I am often worried and vexed about the colossal social institution of "schooling," of which I am a paid agent. My quarrels and complaint with schooling are beyond my counting, and also, I must admit, valid but trivial. Looming behind all of the silly things that we do in schools, and pass off as an "education" that would have startled Socrates, there is nothing less than a great, pervading spirit of dullness and tedium, of irksome but necessary labors directed completely toward the consolidation of the mundane through the accumulation of the trivial. In school, there is no solemnity, no reverence, no awe, no wonder. We not only fail to claim, but refuse to claim, and would be ashamed to claim that our proper business was with the Good, the True, and the Beautiful, and that this business can be conducted not through arousing pleasant feelings, but through working the mind. Thus it is that education is exceedingly rare in schooling, and when it breaks out, it is as the result of some happy accident, an accident that might have befallen a prepared mind, or maybe any mind at all, just as readily in the streets as in the schools.

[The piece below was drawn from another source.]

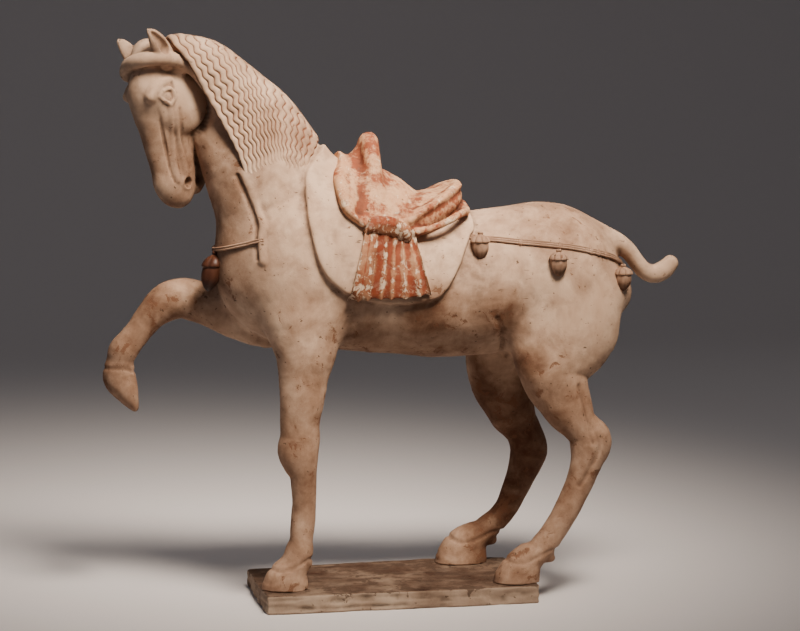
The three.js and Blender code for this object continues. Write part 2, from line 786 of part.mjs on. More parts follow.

Education makes music out of the noise that fills life. And from the random and incessant background noise of what we suppose the "mind," meaning really the appetites and sentiments, education weighs and considers, draws forth and arranges, unites the distant with the near, the familiar with the strange, and makes, by Reason, the harmonious music that is Reason. If we can know anything at all about How to Live, it is in Reason that we must seek it, for the only other possibility is to seek it outside of Reason, in the disorder of noise. I am convinced that Socrates is right, that anyone can make that search and decide, not what the Meaning and Purpose of Life is, but what the meaning and purpose of the searcher’s life should be, and thus to live better.